Vladimir Souza Carvalho *
Estamos indo do Porto para Guimarães. O motorista, com a cara de Eduardo Suplicy gordo, reage de forma grosseira ao termo moço que Pedro, de seis anos, lhe dirige para fazer alguma pergunta, que termina sem ser formulada. Proclama sua indignação. Esclareço, na tentativa de jogar água na fogueira, que, no Brasil, moço significa jovem, pessoa de pouca idade, acrescentando ser comum palavras, entre Portugal e Brasil, terem significados diferentes.
Invoco o termo rapariga (v.g.: As singularidades de uma rapariga loura, conto, de Eça de Queiroz): em Portugal, moça, jovem; no Brasil, amante de alguém. Peço-lhe para, vindo ao Brasil, não chamar nenhuma jovem de rapariga. Por fim, o homem parece convencido. Mas, mesmo assim, ainda me pergunta se, no Brasil, efetivamente, ninguém se ofende sendo chamado de moço.
Em Guimarães, no dia seguinte, em restaurante, cujas mesas ficam abrigadas por enormes toldos, comuns na pátria lusitana,em pleno sítio histórico da velha comunidade onde a unificação portuguesa foi plantada por Afonso (daí o acréscimo de Guimarães - Afonso de Guimarães), o dono, em conversa amistosa, ante nova investida de Pedro (alheio à discussão travada no dia anterior), revela o significado de moço, que tanto perturbou o motorista. É pessoa de recado. Que ofensa, penso eu.
Prossigo. Na Praça da Figueira, em Lisboa, em casa comercial, vejo o anúncio: camisola da seleção espanhola - 60 E. Ora, camisola, entre nós, representa a roupa de dormir usada pela mulherada. Tem até música romântica, consagrada por Nelson Gonçalves: ... a camisola do dia, tão transparente e macia ... Pois pois. Lá, na terra dos nossos patrícios, camisola simboliza o que, entre nós, chamamos de camisa, de forma que o amor a camisa, a força da camisa, termos que, na linguagem futebolística, são tão frequentes, lá, se usados forem, oferecerão uma conotação diferente, ou seja, amor a camisola, a força da camisola, e, aí, a gente sai do futebol para a ... Bem, fiquemos calados.
Todo cuidado, pois, é pouco, em Portugal e Brasil, ante o significado diferente de algumas palavras, apesar de se cuidar da mesma língua, das mesmas regras gramaticais e dos mesmos dicionários.
Mas, nada disso se compara a peripécia de Antonino Rufflo, italiano, que, ordenado sacerdote, foi passar uma temporada em Itabaiana, no meio da década de sessenta do século passado, como coadjuvante do padre Artur Moura Pereira.
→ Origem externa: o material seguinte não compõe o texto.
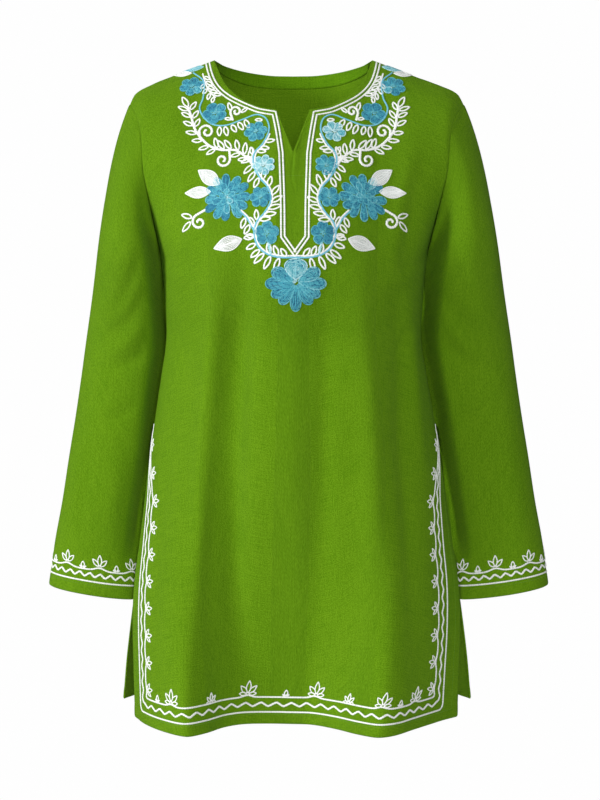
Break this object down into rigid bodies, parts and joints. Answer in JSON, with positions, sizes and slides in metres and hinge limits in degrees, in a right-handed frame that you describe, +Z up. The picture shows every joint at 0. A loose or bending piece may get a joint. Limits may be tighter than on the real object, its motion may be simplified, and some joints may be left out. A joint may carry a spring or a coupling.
{
  "type": "kurti",
  "caption": "Hip-length A-line cotton tunic with long set-in sleeves, rounded neck with a front slit, open side slits and embroidered borders, hollow as worn.",
  "frame": {"origin": "midway between the two points where the shoulder seams meet the neck edge, where a wearer's neck and shoulders hold the garment", "axes": "+Z up, towards the neck; +X to the wearer's left; the wearer faces -Y"},
  "size_m": [0.576, 0.289, 0.7446],
  "materials": {
    "green_cotton": "plain weave, matt",
    "neck_facing": "plain weave, matt"
  },
  "bodies": {
    "root": {"front": "green_cotton", "back": "green_cotton", "sleeve_right": "green_cotton", "sleeve_left": "green_cotton", "back_neck_facing": "neck_facing"}
  },
  "joints": []
}
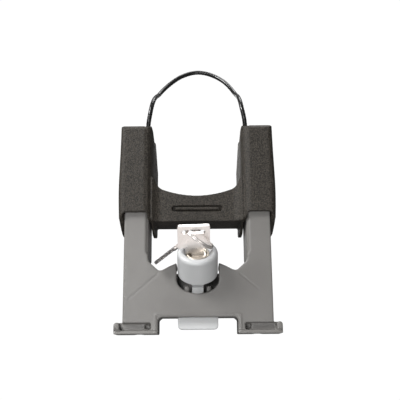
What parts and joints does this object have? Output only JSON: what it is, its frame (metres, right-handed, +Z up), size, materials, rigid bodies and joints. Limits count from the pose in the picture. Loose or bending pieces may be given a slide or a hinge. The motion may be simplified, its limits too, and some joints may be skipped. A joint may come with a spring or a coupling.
{
  "type": "handlebar bag mount",
  "caption": "Jacked clamp bracket and carrier held under a handlebar by a looped steel cable, with a key-locked spring release slider for a bag.",
  "frame": {"origin": "on the axis of the clamped handlebar, in the middle between the two arm tips", "axes": "+X along the handlebar, towards the side that is on the right in a front view; +Y to the rear, away from the face the bag hangs on; +Z up along the two arms"},
  "size_m": [0.0854, 0.0484, 0.1569],
  "materials": {
    "bracket_black": "fine grained, moulded",
    "carrier_grey": "satin, moulded",
    "slider_pale": "smooth, softly translucent looking",
    "cable_black": "black coated steel rope",
    "zinc_steel": "zinc plated",
    "black_steel": "black oxide",
    "nickel": "bright nickel plated",
    "brass": "machined"
  },
  "bodies": {
    "carrier": {"carrier": "carrier_grey", "slider_cover": "carrier_grey", "cover_screws": "zinc_steel", "wire_cable": "cable_black", "cable_clamp_left": "brass", "cable_clamp_right": "brass", "grub_screw_left": "black_steel", "grub_screw_right": "black_steel", "cable_ferrule_left": "zinc_steel", "cable_ferrule_right": "zinc_steel", "jack_nut_left": "zinc_steel", "jack_nut_right": "zinc_steel", "release_spring": "zinc_steel"},
    "bracket": {"clamp_bracket": "bracket_black"},
    "jack_left": {"jack_screw_left": "zinc_steel"},
    "jack_right": {"jack_screw_right": "zinc_steel"},
    "slider": {"release_slider": "slider_pale", "lock_body": "nickel"},
    "lock": {"lock_plug": "nickel", "lock_wafers": "brass", "lock_cam": "zinc_steel", "cam_screw": "zinc_steel"},
    "key": {"key": "nickel"},
    "ring": {"key_ring": "nickel"},
    "spare": {"spare_key": "nickel"}
  },
  "joints": [
    {"name": "bracket_slide", "type": "slide", "parent": "carrier", "child": "bracket", "axis": [0, 0, 1], "range_m": [-0.004, 0]},
    {"name": "jack_turn_left", "type": "hinge", "parent": "bracket", "child": "jack_left", "pos_m": [-0.031, -0.0045, -0.071], "axis": [0, 0, 1], "range_deg": [-2070, 10]},
    {"name": "jack_turn_right", "type": "hinge", "parent": "bracket", "child": "jack_right", "pos_m": [0.031, -0.0045, -0.071], "axis": [0, 0, 1], "range_deg": [-2070, 10]},
    {"name": "release_slide", "type": "slide", "parent": "carrier", "child": "slider", "axis": [0, 0, -1], "range_m": [0, 0.003], "stiffness_N_per_m": 800, "springref_m": -0.004, "deforming": ["release_spring"]},
    {"name": "lock_turn", "type": "hinge", "parent": "slider", "child": "lock", "pos_m": [0, -0.02305, -0.0774], "axis": [0, -0.7193, 0.6947], "range_deg": [0, 90]},
    {"name": "key_pull", "type": "slide", "parent": "lock", "child": "key", "axis": [0, -0.7193, 0.6947], "range_m": [0, 0.0055]},
    {"name": "ring_turn", "type": "hinge", "parent": "key", "child": "ring", "pos_m": [0.0007, -0.02624, -0.07113], "axis": [0.598, -0.3255, 0.7324], "range_deg": [-40, 40]},
    {"name": "spare_swing", "type": "hinge", "parent": "key", "child": "spare", "pos_m": [-0.00073, -0.0192, -0.06683], "axis": [0.6109, 0.104, -0.7849], "range_deg": [-3, 3]}
  ],
  "couplings": [
    {"joint": "jack_turn_left", "follows": "bracket_slide", "rad_per_m": 8976},
    {"joint": "jack_turn_right", "follows": "bracket_slide", "rad_per_m": 8976}
  ]
}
Enrolando a última folha de Lácio com o seu italiano, não se fazia compreendido da multidão de fiéis em seus sermões, o que fazia se esforçar, mergulhando, de corpo e alma, nas gramáticas e nos dicionários, para falar a língua portuguesa, de modo a se fazer entendido.
Um dia, terminou escalado para passar a manhã, entre missas e batizados, na Igreja de Santa Terezinha, de Moita Bonita, ainda de fraldas em termos de município recém criado, a manter fiel a forte feição de pequena comunidade rural. O Padre Antonino se debruçou sobre os livros, na busca dos termos corretos,treinou a pronúncia, e lá se foi, enfrentando a poeira da estrada. Igreja cheia, fiéis ocupando os bancos e os demais espaços do templo, o padre Antonino, enfim, começou o sermão, dirigindo-se a todos:
- Tabaréus e tabaroas!
Não sei o que cada pessoa pensou daquele sacerdote oriundo da vizinha paróquia de Itabaiana, que parecia falar trincando os dentes. O que os registros históricos conservam é que, aos poucos, a Igreja foi se esvaziando, se esvaziando, porque os tabaréus e as tabaroas retiram-se em surdina, num mudo sinal de protesto. Serem chamados, na igreja, no sermão, por um padre, de tabaréus e tabaroas, era algo que assumiu proporções ofensivas. E cá para nós: ainda hoje, se algum sacerdote menos avisado ousar repetir.